The market for on-demand CRM has soared, particularly among small and mid-sized companies, largely because of fears about the expense and complexity of large-scale on-premises CRM implementations. And indeed, on-demand CRM is often a good choice for companies that want to implement standard CRM processes, are able to use out-of-the-box data structures with little or no internal IT support, and don’t require complex or real-time integration with back office systems.

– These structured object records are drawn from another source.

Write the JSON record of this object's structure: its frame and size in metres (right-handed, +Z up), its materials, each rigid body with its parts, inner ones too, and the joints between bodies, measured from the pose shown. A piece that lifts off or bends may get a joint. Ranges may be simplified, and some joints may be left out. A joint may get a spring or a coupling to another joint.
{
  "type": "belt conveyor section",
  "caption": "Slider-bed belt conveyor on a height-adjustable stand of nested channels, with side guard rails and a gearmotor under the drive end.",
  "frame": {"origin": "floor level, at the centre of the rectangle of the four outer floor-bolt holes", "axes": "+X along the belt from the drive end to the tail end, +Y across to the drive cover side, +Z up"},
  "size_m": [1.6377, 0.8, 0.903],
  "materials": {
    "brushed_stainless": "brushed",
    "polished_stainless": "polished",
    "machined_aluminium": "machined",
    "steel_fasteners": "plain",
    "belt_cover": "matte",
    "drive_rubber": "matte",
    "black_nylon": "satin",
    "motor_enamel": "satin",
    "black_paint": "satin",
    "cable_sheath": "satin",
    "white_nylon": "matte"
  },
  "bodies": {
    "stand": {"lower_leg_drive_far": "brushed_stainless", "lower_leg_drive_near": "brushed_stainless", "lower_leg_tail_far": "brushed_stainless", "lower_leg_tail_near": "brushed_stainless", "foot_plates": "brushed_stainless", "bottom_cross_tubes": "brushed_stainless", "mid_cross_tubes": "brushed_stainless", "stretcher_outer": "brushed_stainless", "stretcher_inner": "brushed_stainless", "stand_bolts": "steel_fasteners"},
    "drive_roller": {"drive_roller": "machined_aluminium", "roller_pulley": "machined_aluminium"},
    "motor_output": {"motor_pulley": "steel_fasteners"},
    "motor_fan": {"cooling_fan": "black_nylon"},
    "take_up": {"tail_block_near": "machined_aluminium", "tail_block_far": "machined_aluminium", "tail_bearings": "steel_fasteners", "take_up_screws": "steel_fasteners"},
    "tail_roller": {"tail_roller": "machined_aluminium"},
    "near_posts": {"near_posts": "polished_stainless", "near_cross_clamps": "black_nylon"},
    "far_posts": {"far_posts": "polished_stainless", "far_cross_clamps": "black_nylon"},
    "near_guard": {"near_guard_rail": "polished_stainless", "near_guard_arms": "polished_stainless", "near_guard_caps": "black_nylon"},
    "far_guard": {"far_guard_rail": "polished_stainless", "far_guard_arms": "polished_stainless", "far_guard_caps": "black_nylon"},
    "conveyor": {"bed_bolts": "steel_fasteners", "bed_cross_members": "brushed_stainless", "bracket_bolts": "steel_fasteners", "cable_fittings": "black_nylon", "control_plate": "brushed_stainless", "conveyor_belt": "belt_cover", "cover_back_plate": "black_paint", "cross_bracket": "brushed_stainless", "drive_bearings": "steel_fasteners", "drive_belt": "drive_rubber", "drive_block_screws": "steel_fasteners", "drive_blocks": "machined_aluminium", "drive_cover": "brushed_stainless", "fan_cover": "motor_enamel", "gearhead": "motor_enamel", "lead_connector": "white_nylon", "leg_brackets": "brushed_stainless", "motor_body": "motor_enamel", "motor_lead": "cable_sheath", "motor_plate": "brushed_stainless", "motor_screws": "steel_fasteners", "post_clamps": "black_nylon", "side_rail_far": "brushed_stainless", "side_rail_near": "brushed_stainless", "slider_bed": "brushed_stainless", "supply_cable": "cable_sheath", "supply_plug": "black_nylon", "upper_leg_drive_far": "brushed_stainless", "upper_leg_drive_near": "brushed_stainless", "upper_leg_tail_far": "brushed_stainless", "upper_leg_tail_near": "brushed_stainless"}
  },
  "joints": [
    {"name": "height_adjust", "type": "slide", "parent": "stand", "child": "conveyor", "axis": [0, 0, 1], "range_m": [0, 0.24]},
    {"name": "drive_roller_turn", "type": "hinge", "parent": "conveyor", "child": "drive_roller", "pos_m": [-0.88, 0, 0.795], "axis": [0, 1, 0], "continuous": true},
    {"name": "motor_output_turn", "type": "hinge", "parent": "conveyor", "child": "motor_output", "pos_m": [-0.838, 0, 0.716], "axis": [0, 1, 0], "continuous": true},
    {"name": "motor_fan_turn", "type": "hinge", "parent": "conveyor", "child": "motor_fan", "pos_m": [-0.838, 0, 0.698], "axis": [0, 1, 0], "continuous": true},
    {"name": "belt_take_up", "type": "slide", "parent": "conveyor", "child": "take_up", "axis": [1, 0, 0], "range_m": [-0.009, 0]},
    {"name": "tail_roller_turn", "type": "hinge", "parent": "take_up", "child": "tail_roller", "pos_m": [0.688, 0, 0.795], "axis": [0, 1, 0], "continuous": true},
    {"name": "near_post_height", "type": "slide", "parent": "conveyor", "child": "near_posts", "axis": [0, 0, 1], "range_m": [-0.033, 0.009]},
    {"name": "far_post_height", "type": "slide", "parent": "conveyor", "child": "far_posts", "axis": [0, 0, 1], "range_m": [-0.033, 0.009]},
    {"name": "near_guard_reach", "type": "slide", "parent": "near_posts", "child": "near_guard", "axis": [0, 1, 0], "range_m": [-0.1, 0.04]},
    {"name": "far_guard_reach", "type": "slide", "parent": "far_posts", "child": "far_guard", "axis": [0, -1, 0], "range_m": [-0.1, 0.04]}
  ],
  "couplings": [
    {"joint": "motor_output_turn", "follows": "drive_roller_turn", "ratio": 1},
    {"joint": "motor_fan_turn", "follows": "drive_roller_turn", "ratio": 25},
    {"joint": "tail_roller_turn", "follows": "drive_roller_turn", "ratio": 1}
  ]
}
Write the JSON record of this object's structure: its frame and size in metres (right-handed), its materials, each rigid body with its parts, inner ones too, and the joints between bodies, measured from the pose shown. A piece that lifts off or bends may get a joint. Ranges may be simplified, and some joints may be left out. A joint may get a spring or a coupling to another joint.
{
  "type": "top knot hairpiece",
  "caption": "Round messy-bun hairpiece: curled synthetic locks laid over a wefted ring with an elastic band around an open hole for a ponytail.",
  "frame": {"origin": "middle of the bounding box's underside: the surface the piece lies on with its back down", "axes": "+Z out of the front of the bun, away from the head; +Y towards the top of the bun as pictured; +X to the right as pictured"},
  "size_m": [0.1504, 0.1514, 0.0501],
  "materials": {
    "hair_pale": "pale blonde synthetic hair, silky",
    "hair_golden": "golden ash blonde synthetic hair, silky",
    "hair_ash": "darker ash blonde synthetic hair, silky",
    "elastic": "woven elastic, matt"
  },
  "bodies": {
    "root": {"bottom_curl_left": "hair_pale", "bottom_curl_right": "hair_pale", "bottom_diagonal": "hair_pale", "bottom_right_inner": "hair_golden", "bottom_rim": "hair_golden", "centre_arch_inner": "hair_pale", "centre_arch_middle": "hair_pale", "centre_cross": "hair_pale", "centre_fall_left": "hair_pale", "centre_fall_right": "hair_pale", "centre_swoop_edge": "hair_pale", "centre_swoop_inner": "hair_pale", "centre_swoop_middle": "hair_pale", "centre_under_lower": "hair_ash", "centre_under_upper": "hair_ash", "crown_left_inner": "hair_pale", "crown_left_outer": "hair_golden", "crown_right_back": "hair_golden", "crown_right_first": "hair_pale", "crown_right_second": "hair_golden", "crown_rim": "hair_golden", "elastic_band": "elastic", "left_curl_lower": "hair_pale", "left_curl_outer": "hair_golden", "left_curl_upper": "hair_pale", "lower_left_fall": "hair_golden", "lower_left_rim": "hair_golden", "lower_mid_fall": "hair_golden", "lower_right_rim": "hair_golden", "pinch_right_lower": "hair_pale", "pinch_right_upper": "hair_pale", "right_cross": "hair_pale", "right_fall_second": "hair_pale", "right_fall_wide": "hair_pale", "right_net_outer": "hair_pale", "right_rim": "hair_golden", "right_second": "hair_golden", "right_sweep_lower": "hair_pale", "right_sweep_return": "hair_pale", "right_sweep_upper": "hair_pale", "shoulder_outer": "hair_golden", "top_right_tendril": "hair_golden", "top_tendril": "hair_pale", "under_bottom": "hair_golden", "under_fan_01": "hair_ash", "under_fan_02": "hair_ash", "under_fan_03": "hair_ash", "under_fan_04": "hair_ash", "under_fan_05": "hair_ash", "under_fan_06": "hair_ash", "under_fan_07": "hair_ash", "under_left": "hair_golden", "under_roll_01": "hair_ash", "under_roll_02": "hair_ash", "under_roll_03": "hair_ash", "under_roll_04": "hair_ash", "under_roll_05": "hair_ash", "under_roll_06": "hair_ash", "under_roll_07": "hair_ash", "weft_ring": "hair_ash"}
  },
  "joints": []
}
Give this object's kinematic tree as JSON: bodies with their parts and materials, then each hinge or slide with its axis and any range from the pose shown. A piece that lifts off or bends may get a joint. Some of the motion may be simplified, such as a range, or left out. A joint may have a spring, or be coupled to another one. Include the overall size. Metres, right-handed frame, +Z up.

However, on-demand CRM software is not always as simple as the vendors would have you believe. For instance, customization can be problematic and hosted CRM vendors’ API tools cannot provide the degree of integration that is possible with on-site applications. Getting a hosted CRM system working shouldn’t take as long as a traditional software package, but larger and more complex rollouts can still take a year or more. And while the hosted option reduces the need for in-house technical support, upgrades can still sometimes be technically tricky. In addition, some companies with particularly sensitive customer data, such as those in financial services and health care, may not want to relinquish control of their data to a hosted third party for security reasons.
Free CRM
A hosted CRM system will cost in the ballpark of $50 to $100 per user a month. If you want more sophisticated functionality and a greater level of support, you pay a lot more. An enterprise on-premises CRM package can cost anywhere between several thousand to several millions of dollars, depending again on how many functions you purchase and how many computers or “seats” have access to the software. For instance, one company or department might purchase an email marketing management application or a salesforce automation application, while a larger firm might want to purchase an integrated package that includes a database as well as applications for marketing, sales and customer service and support (via call centers and online). Obviously, the integrated software package is much more expensive.
Those costs, even the hosted options, are well beyond the means of many small businesses. Fortunately, there’s a burgeoning niche of free CRM options which, while less sophisticated, are usually more than adequate for the needs of a small or medium enterprise. Included in this category are open source offerings like SuiteCRM and SugarCRM.
What is the best CRM software?
We’d love nothing more than to give you a one-sentence answer that IDs the top CRM offering. Unfortunately, as is the usually the case for complex questions about important software tools, the answer is “it depends.” Or, as CIO writer Matt Kapko puts it, “The best customer relationship management software is the one that has the right capabilities and features for your objectives.” Kapko has a detailed lowdown what the key features to look for to match your needs are, and you should definitely follow him on this deep dive if you’re asking this question.
Managing CRM
As we’ve noted, CRM is as much a process and a state of mind as it is a software platform. That’s why the biggest returns come from aligning business, CRM and IT strategies across all departments and not just leaving it for one group to run. The reason for this, as Moira Alexander writes, is that “in most companies, individual departments or teams believe they hold the key to understanding customer needs more than other areas of the business. But the reality is that different departments simply have a different view into customer expectations and none has an all-encompassing view.”
In fact, it’s best for the business departments who actually use the software to take ownership of the project, with IT and the CIO playing an important advisory role.
CRM rollouts are very complex and have a certain degree of notoriety as doomed to failure. From the beginning, lack of a communication between everyone in the customer relationship chain can lead to an incomplete picture of the customer. Poor communication can lead to technology being implemented without proper support or buy-in from users. For example, if the sales force isn’t completely sold on the system’s benefits, they may not input the kind of demographic data that is essential to the program’s success. One Fortune 500 company is on its fourth try at a CRM implementation, because it did not do a good job at getting buy-in from its sale force beforehand and then training sales staff once the software was available.
The final thing you need to keep in mind when managing your CRM project is that you need to eliminate data silos to succeed. Users need access to data beyond what they themselves enter into the system. That means integration — across users and across departments — and integration projects are always difficult. But trust us: the payoff is worth it.